To inherit the regex into a segment library from an associated data type library, use the Maint\Libraries\Edit Library option. Select the segment library of interest. Be sure that it shows the appropriate Attached Data Type file (or establish the attachment). Determine whether or not the segment’s primitive fields should be changed or not (initially they should be) and check/uncheck the Regex/Examples for Primitive fields as desired, then click on the DT Compile Only button.
The check box determines whether or not a segment’s primitive data types will take on the regex of the data type. If you have already constrained the segment’s primitive fields regex, you may not want to inherit the data type general regex.

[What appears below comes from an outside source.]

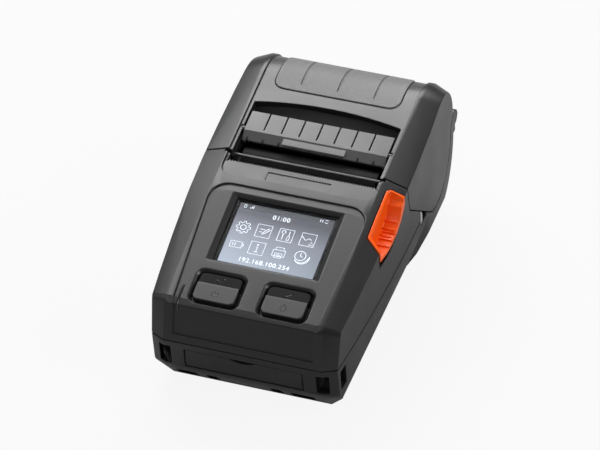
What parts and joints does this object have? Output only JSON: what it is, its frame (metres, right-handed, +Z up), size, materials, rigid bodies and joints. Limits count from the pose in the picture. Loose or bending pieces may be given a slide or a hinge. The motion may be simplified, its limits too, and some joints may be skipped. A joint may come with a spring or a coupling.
{
  "type": "portable label printer",
  "caption": "Hand-held direct thermal label printer: sloped panel with display and paired keys, orange release lever, serrated slot, clamshell lid over a drop-in roll bay and a battery below.",
  "frame": {"origin": "centre of the bounding box, on the plane of the rubber feet", "axes": "+Z up, +Y from the front flap to the lid's hinge, +X towards the release lever"},
  "size_m": [0.0881, 0.156, 0.066],
  "materials": {
    "case_black": "fine grained",
    "deck_grey": "satin",
    "pad_grey": "stippled",
    "key_dark": "satin",
    "key_grey": "satin",
    "lever_orange": "satin",
    "window": "clear",
    "display": "smooth",
    "gasket": "matt",
    "guide_clear": "translucent",
    "steel": "bright",
    "plate": "zinc plated",
    "heatsink": "extruded",
    "head_glaze": "glazed",
    "rubber": "matt",
    "gear_white": "smooth",
    "brass": "turned",
    "board": "lacquered",
    "inner_black": "smooth",
    "catch_grey": "smooth"
  },
  "bodies": {
    "case": {"lower_case": "case_black", "upper_case": "case_black", "tear_bar": "deck_grey", "screen_lens": "window", "screen_gasket": "gasket", "lcd_module": "display", "key_mat": "rubber", "key_board": "board", "light_guide": "guide_clear", "latch_spring": "steel", "print_chassis": "plate", "gap_sensor": "inner_black", "gear_plate": "plate", "motor": "plate", "roll_bay": "inner_black", "main_board": "board", "radio_module": "plate", "buzzer": "inner_black", "port_board": "board", "usb_socket": "steel", "power_socket": "inner_black", "battery_contacts": "brass", "battery_spring": "steel", "case_screws": "plate", "clip_inserts": "brass", "feet": "rubber", "side_catch": "catch_grey", "hinge_pin": "steel", "lid_springs": "steel", "head_springs": "steel"},
    "lid": {"lid_cover": "case_black", "lid_pad": "pad_grey", "lid_frame": "inner_black", "lid_screws": "plate", "peel_bar": "steel", "platen_bushes": "gear_white"},
    "flap": {"peeler": "deck_grey"},
    "flap_roller": {"peel_roller": "steel"},
    "platen": {"platen_shaft": "steel", "platen_rubber": "rubber", "platen_gear": "gear_white"},
    "idler": {"idler_gear": "gear_white"},
    "pinion": {"motor_pinion": "brass"},
    "head": {"print_head": "head_glaze", "head_heatsink": "heatsink"},
    "latch": {"release_lever": "lever_orange", "latch_shaft": "steel", "latch_hooks": "plate"},
    "back_key": {"key_back": "key_dark"},
    "power_key": {"key_power": "key_grey"},
    "enter_key": {"key_enter": "key_dark"},
    "feed_key": {"key_feed": "key_grey"},
    "right_guide": {"guide_right": "inner_black"},
    "left_guide": {"guide_left": "inner_black"},
    "guide_gear": {"guide_pinion": "gear_white"},
    "port_flap": {"port_cover": "rubber"},
    "battery": {"battery_pack": "inner_black"},
    "battery_catch": {"battery_latch": "catch_grey"}
  },
  "joints": [
    {"name": "lid_hinge", "type": "hinge", "parent": "case", "child": "lid", "pos_m": [0, 0.07445, 0.036], "axis": [-1, 0, 0], "range_deg": [0, 95]},
    {"name": "lever_pivot", "type": "hinge", "parent": "case", "child": "latch", "pos_m": [0, -0.00105, 0.0519], "axis": [1, 0, 0], "range_deg": [0, 5.5], "stiffness_Nm_per_rad": 0.2, "springref_deg": -11.46},
    {"name": "platen_spin", "type": "hinge", "parent": "lid", "child": "platen", "pos_m": [0, 0.00995, 0.0495], "axis": [1, 0, 0], "continuous": true},
    {"name": "idler_spin", "type": "hinge", "parent": "case", "child": "idler", "pos_m": [-0.0382, 0.00723, 0.03646], "axis": [1, 0, 0], "continuous": true},
    {"name": "motor_spin", "type": "hinge", "parent": "case", "child": "pinion", "pos_m": [-0.0382, -0.00209, 0.03076], "axis": [1, 0, 0], "continuous": true},
    {"name": "flap_pivot", "type": "hinge", "parent": "lid", "child": "flap", "pos_m": [0, 0.01845, 0.0596], "axis": [-1, 0, 0], "range_deg": [0, 30]},
    {"name": "flap_roller_spin", "type": "hinge", "parent": "flap", "child": "flap_roller", "pos_m": [0, 0.01515, 0.0571], "axis": [1, 0, 0], "continuous": true},
    {"name": "head_slide", "type": "slide", "parent": "case", "child": "head", "axis": [0, -1, 0], "range_m": [0, 0.0003], "stiffness_N_per_m": 3000, "springref_m": -0.001},
    {"name": "back_key_press", "type": "slide", "parent": "case", "child": "back_key", "axis": [0, 0.2028, -0.9792], "range_m": [0, 0.0008], "stiffness_N_per_m": 600, "springref_m": -0.0008},
    {"name": "power_key_press", "type": "slide", "parent": "case", "child": "power_key", "axis": [0, 0.2028, -0.9792], "range_m": [0, 0.0008], "stiffness_N_per_m": 600, "springref_m": -0.0008},
    {"name": "enter_key_press", "type": "slide", "parent": "case", "child": "enter_key", "axis": [0, 0.2028, -0.9792], "range_m": [0, 0.0008], "stiffness_N_per_m": 600, "springref_m": -0.0008},
    {"name": "feed_key_press", "type": "slide", "parent": "case", "child": "feed_key", "axis": [0, 0.2028, -0.9792], "range_m": [0, 0.0008], "stiffness_N_per_m": 600, "springref_m": -0.0008},
    {"name": "right_guide_slide", "type": "slide", "parent": "case", "child": "right_guide", "axis": [-1, 0, 0], "range_m": [0, 0.014]},
    {"name": "left_guide_slide", "type": "slide", "parent": "case", "child": "left_guide", "axis": [1, 0, 0], "range_m": [0, 0.014]},
    {"name": "guide_gear_spin", "type": "hinge", "parent": "case", "child": "guide_gear", "pos_m": [0, 0.04095, 0.0058], "axis": [0, 0, 1], "range_deg": [0, 202]},
    {"name": "port_flap_hinge", "type": "hinge", "parent": "case", "child": "port_flap", "pos_m": [0, -0.07655, 0.0144], "axis": [1, 0, 0], "range_deg": [0, 95]},
    {"name": "battery_slide", "type": "slide", "parent": "case", "child": "battery", "axis": [0, 0, -1], "range_m": [0, 0.022]},
    {"name": "battery_catch_slide", "type": "slide", "parent": "case", "child": "battery_catch", "axis": [0, 1, 0], "range_m": [0, 0.0014], "stiffness_N_per_m": 300, "springref_m": -0.001}
  ],
  "couplings": [
    {"joint": "idler_spin", "follows": "platen_spin", "ratio": -0.83333},
    {"joint": "motor_spin", "follows": "platen_spin", "ratio": 1.6667},
    {"joint": "left_guide_slide", "follows": "right_guide_slide", "ratio": 1},
    {"joint": "guide_gear_spin", "follows": "right_guide_slide", "rad_per_m": 250}
  ]
}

At the time of this writing, it is intended that regex will be propagated throughout the standard libraries supplied with the MWB. Check to be sure though. It is also possible to remove regex from a given data type library and segment library. To do so, start with a particular data type library, and select the file (supplied) named “Primitive DT Regex-nulls.txt”. This will remove the regex from the data type library. Follow up by compiling this data type library into the associated segment library(s) to scrub the segment library of regex.